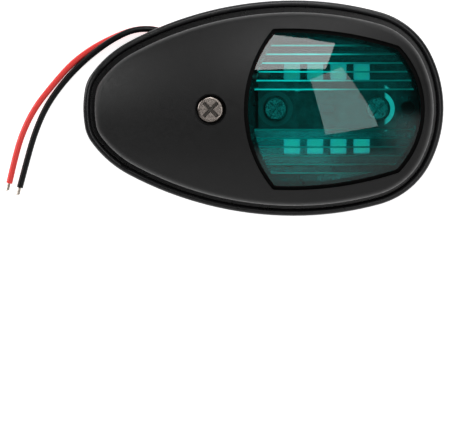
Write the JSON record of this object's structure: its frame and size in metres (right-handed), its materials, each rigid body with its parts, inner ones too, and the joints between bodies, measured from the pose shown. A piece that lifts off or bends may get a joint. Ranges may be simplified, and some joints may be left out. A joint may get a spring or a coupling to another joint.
{
  "type": "navigation light",
  "caption": "Teardrop surface-mounted boat side light with a domed black cover, a green lens, a bead-rimmed base and two free wires.",
  "frame": {"origin": "middle of the length and width, on the mounting face at the back of the gasket", "axes": "+X along the length towards the lens end, +Z out of the mounting face towards the front, +Y towards the side where the wires leave"},
  "size_m": [0.1402, 0.0688, 0.0305],
  "materials": {
    "base_black": "satin moulded ABS, black",
    "cover_black": "fine-grained matt ABS, black",
    "rubber_black": "matt black rubber",
    "lens_green": "clear green polycarbonate, polished outside",
    "stainless": "stainless steel",
    "zinc_plated": "zinc-plated steel",
    "board_white": "solder mask",
    "led_white": "white LED package",
    "led_phosphor": "clear resin over pale phosphor",
    "chip_black": "moulded epoxy",
    "solder": "bright solder",
    "wire_red": "PVC insulation",
    "wire_black": "PVC insulation",
    "tinned_copper": "tinned copper strands"
  },
  "bodies": {
    "base": {"mounting_gasket": "rubber_black", "base_plate": "base_black", "cover_seal": "rubber_black", "circuit_board": "board_white", "board_screws": "zinc_plated", "led_bodies": "led_white", "led_windows": "led_phosphor", "board_resistors": "chip_black", "polarity_diode": "chip_black", "solder_joints": "solder", "wire_grommet": "rubber_black", "red_wire": "wire_red", "black_wire": "wire_black", "red_wire_tip": "tinned_copper", "black_wire_tip": "tinned_copper", "red_lead": "wire_red", "black_lead": "wire_black"},
    "cover": {"cover": "cover_black", "lens": "lens_green", "lens_seal": "rubber_black"},
    "screw": {"cover_screw": "stainless", "screw_seal": "rubber_black"}
  },
  "joints": [
    {"name": "cover_lift", "type": "slide", "parent": "base", "child": "cover", "axis": [0, 0, 1], "range_m": [0, 0.045]},
    {"name": "screw_out", "type": "slide", "parent": "cover", "child": "screw", "axis": [0, 0, 1], "range_m": [0, 0.03]}
  ]
}
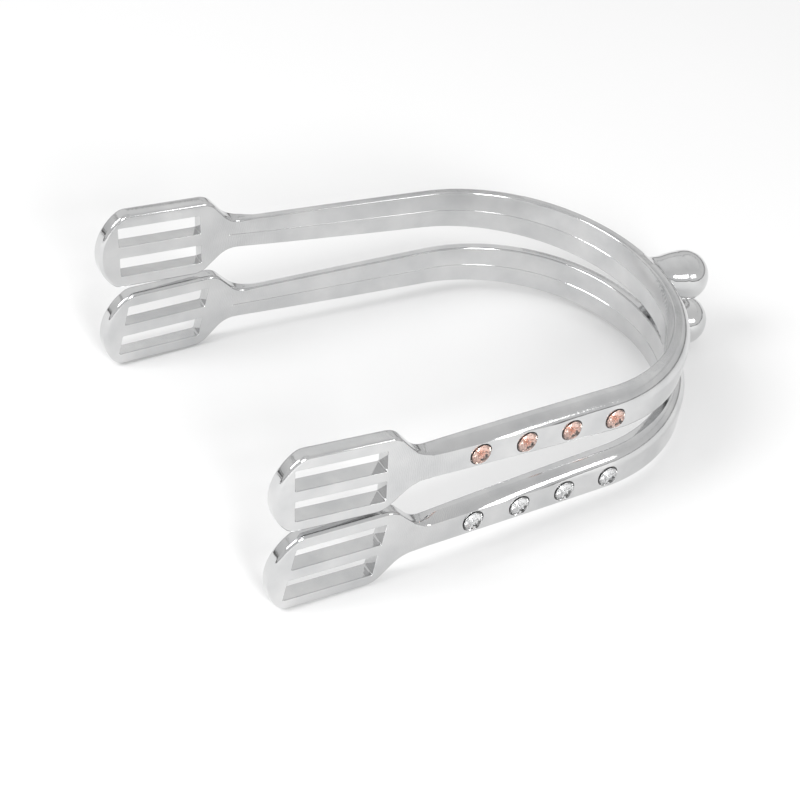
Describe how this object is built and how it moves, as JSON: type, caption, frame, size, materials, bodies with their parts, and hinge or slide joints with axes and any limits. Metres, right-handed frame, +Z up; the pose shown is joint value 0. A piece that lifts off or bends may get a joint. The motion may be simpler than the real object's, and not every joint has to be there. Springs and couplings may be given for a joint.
{
  "type": "pair of dress spurs",
  "caption": "Pair of polished ball-end riding spurs, stacked, with slotted strap plates and a row of cut crystals set in one branch of each.",
  "frame": {"origin": "centre of the footprint of the stacked pair, on the surface the lower spur lies on", "axes": "+X towards the ball ends, -Y towards the branches that carry the crystals, +Z up"},
  "size_m": [0.1324, 0.085, 0.039],
  "materials": {
    "polished_steel": "polished",
    "clear_crystal": "cut and polished",
    "peach_crystal": "cut and polished",
    "mirror_foil": "mirror",
    "glue": "gloss"
  },
  "bodies": {
    "lower_spur": {"lower_yoke": "polished_steel", "lower_crystal_1": "clear_crystal", "lower_foil_1": "mirror_foil", "lower_glue_1": "glue", "lower_crystal_2": "clear_crystal", "lower_foil_2": "mirror_foil", "lower_glue_2": "glue", "lower_crystal_3": "clear_crystal", "lower_foil_3": "mirror_foil", "lower_glue_3": "glue", "lower_crystal_4": "clear_crystal", "lower_foil_4": "mirror_foil", "lower_glue_4": "glue"},
    "upper_spur": {"upper_yoke": "polished_steel", "upper_crystal_1": "peach_crystal", "upper_foil_1": "mirror_foil", "upper_glue_1": "glue", "upper_crystal_2": "peach_crystal", "upper_foil_2": "mirror_foil", "upper_glue_2": "glue", "upper_crystal_3": "peach_crystal", "upper_foil_3": "mirror_foil", "upper_glue_3": "glue", "upper_crystal_4": "peach_crystal", "upper_foil_4": "mirror_foil", "upper_glue_4": "glue"}
  },
  "joints": [
    {"name": "upper_lift", "type": "slide", "parent": "lower_spur", "child": "upper_spur", "axis": [0, 0, 1], "range_m": [0, 0.06]}
  ]
}
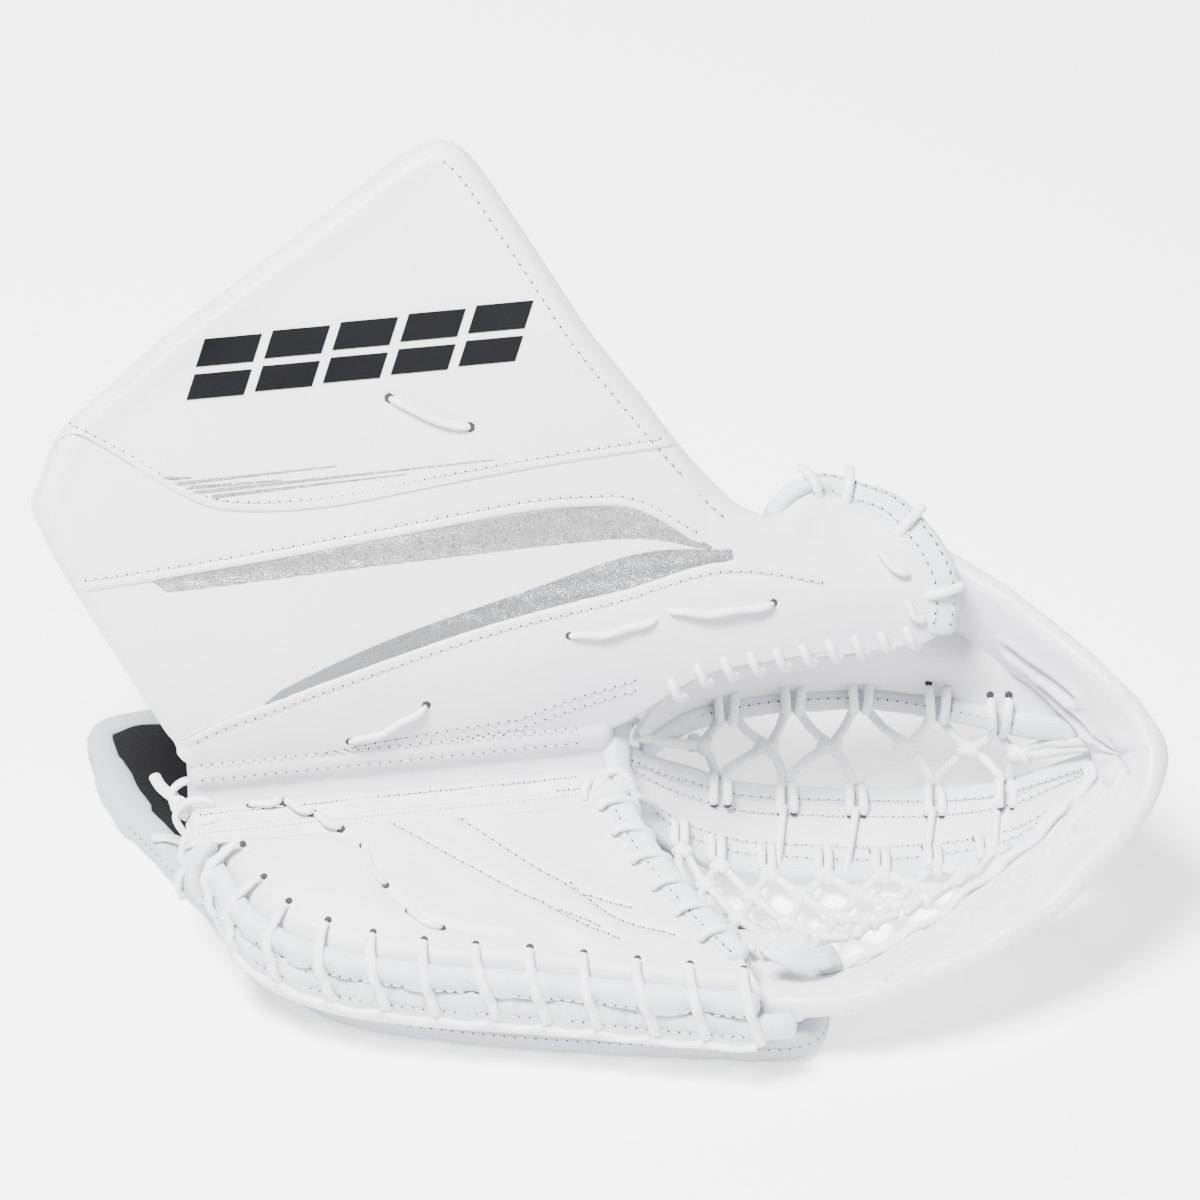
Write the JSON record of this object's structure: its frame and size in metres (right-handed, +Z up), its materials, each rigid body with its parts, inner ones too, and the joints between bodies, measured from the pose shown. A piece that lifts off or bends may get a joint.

#### [THE TASK]
Your task is to output all of the data above word for word.

#### [SOLUTION]
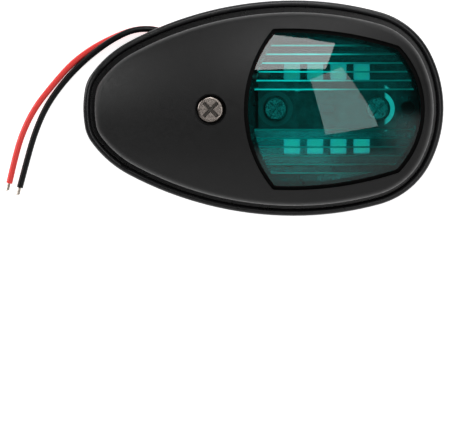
Write the JSON record of this object's structure: its frame and size in metres (right-handed), its materials, each rigid body with its parts, inner ones too, and the joints between bodies, measured from the pose shown. A piece that lifts off or bends may get a joint. Ranges may be simplified, and some joints may be left out. A joint may get a spring or a coupling to another joint.
{
  "type": "navigation light",
  "caption": "Teardrop surface-mounted boat side light with a domed black cover, a green lens, a bead-rimmed base and two free wires.",
  "frame": {"origin": "middle of the length and width, on the mounting face at the back of the gasket", "axes": "+X along the length towards the lens end, +Z out of the mounting face towards the front, +Y towards the side where the wires leave"},
  "size_m": [0.1402, 0.0688, 0.0305],
  "materials": {
    "base_black": "satin moulded ABS, black",
    "cover_black": "fine-grained matt ABS, black",
    "rubber_black": "matt black rubber",
    "lens_green": "clear green polycarbonate, polished outside",
    "stainless": "stainless steel",
    "zinc_plated": "zinc-plated steel",
    "board_white": "solder mask",
    "led_white": "white LED package",
    "led_phosphor": "clear resin over pale phosphor",
    "chip_black": "moulded epoxy",
    "solder": "bright solder",
    "wire_red": "PVC insulation",
    "wire_black": "PVC insulation",
    "tinned_copper": "tinned copper strands"
  },
  "bodies": {
    "base": {"mounting_gasket": "rubber_black", "base_plate": "base_black", "cover_seal": "rubber_black", "circuit_board": "board_white", "board_screws": "zinc_plated", "led_bodies": "led_white", "led_windows": "led_phosphor", "board_resistors": "chip_black", "polarity_diode": "chip_black", "solder_joints": "solder", "wire_grommet": "rubber_black", "red_wire": "wire_red", "black_wire": "wire_black", "red_wire_tip": "tinned_copper", "black_wire_tip": "tinned_copper", "red_lead": "wire_red", "black_lead": "wire_black"},
    "cover": {"cover": "cover_black", "lens": "lens_green", "lens_seal": "rubber_black"},
    "screw": {"cover_screw": "stainless", "screw_seal": "rubber_black"}
  },
  "joints": [
    {"name": "cover_lift", "type": "slide", "parent": "base", "child": "cover", "axis": [0, 0, 1], "range_m": [0, 0.045]},
    {"name": "screw_out", "type": "slide", "parent": "cover", "child": "screw", "axis": [0, 0, 1], "range_m": [0, 0.03]}
  ]
}
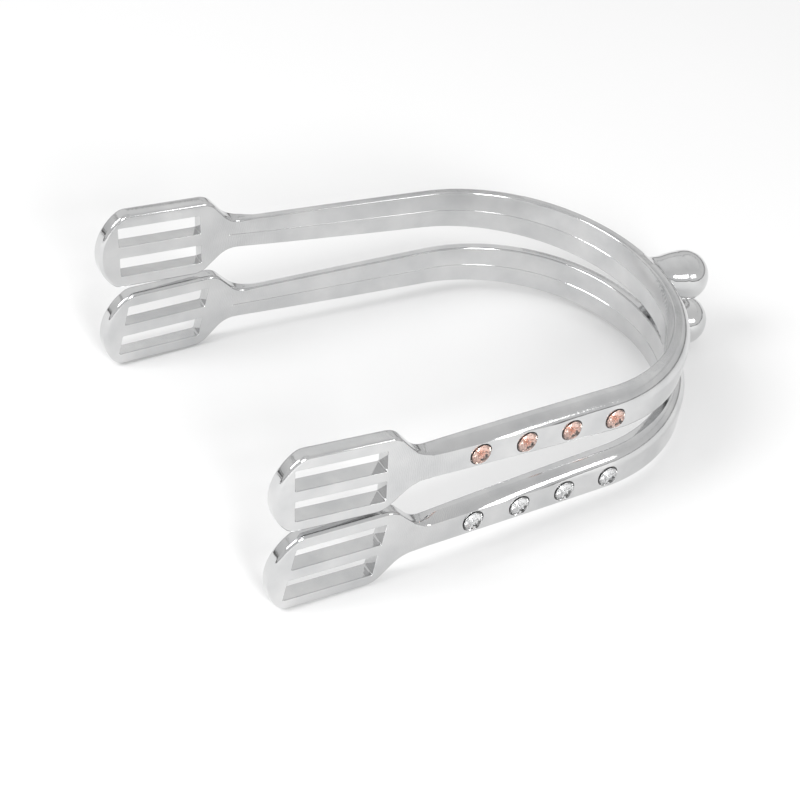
Describe how this object is built and how it moves, as JSON: type, caption, frame, size, materials, bodies with their parts, and hinge or slide joints with axes and any limits. Metres, right-handed frame, +Z up; the pose shown is joint value 0. A piece that lifts off or bends may get a joint. The motion may be simpler than the real object's, and not every joint has to be there. Springs and couplings may be given for a joint.
{
  "type": "pair of dress spurs",
  "caption": "Pair of polished ball-end riding spurs, stacked, with slotted strap plates and a row of cut crystals set in one branch of each.",
  "frame": {"origin": "centre of the footprint of the stacked pair, on the surface the lower spur lies on", "axes": "+X towards the ball ends, -Y towards the branches that carry the crystals, +Z up"},
  "size_m": [0.1324, 0.085, 0.039],
  "materials": {
    "polished_steel": "polished",
    "clear_crystal": "cut and polished",
    "peach_crystal": "cut and polished",
    "mirror_foil": "mirror",
    "glue": "gloss"
  },
  "bodies": {
    "lower_spur": {"lower_yoke": "polished_steel", "lower_crystal_1": "clear_crystal", "lower_foil_1": "mirror_foil", "lower_glue_1": "glue", "lower_crystal_2": "clear_crystal", "lower_foil_2": "mirror_foil", "lower_glue_2": "glue", "lower_crystal_3": "clear_crystal", "lower_foil_3": "mirror_foil", "lower_glue_3": "glue", "lower_crystal_4": "clear_crystal", "lower_foil_4": "mirror_foil", "lower_glue_4": "glue"},
    "upper_spur": {"upper_yoke": "polished_steel", "upper_crystal_1": "peach_crystal", "upper_foil_1": "mirror_foil", "upper_glue_1": "glue", "upper_crystal_2": "peach_crystal", "upper_foil_2": "mirror_foil", "upper_glue_2": "glue", "upper_crystal_3": "peach_crystal", "upper_foil_3": "mirror_foil", "upper_glue_3": "glue", "upper_crystal_4": "peach_crystal", "upper_foil_4": "mirror_foil", "upper_glue_4": "glue"}
  },
  "joints": [
    {"name": "upper_lift", "type": "slide", "parent": "lower_spur", "child": "upper_spur", "axis": [0, 0, 1], "range_m": [0, 0.06]}
  ]
}
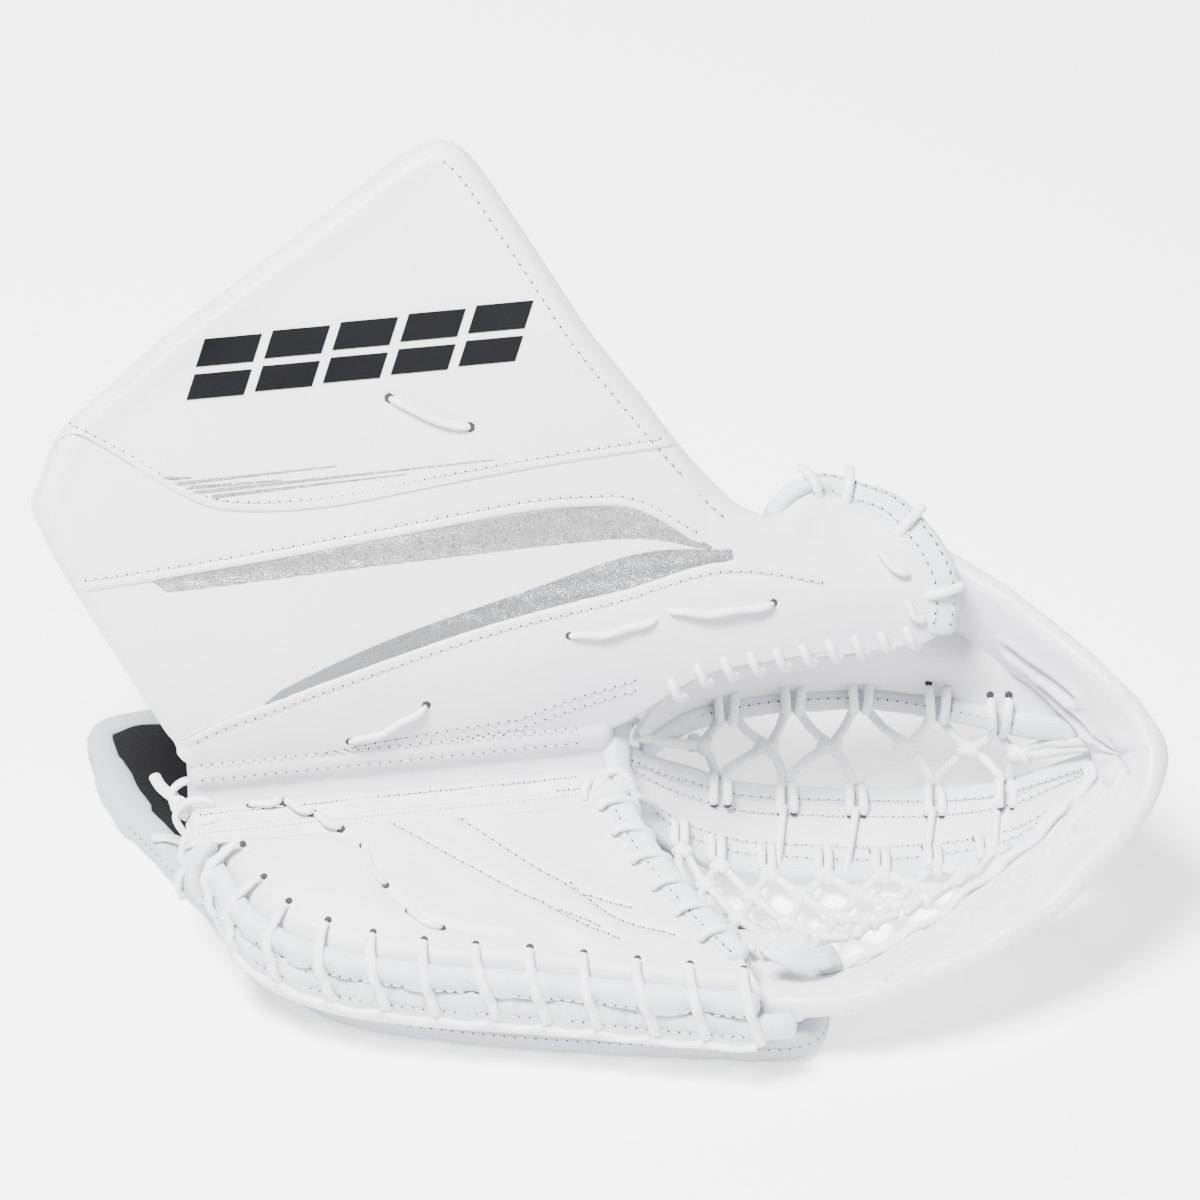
Write the JSON record of this object's structure: its frame and size in metres (right-handed, +Z up), its materials, each rigid body with its parts, inner ones too, and the joints between bodies, measured from the pose shown. A piece that lifts off or bends may get a joint.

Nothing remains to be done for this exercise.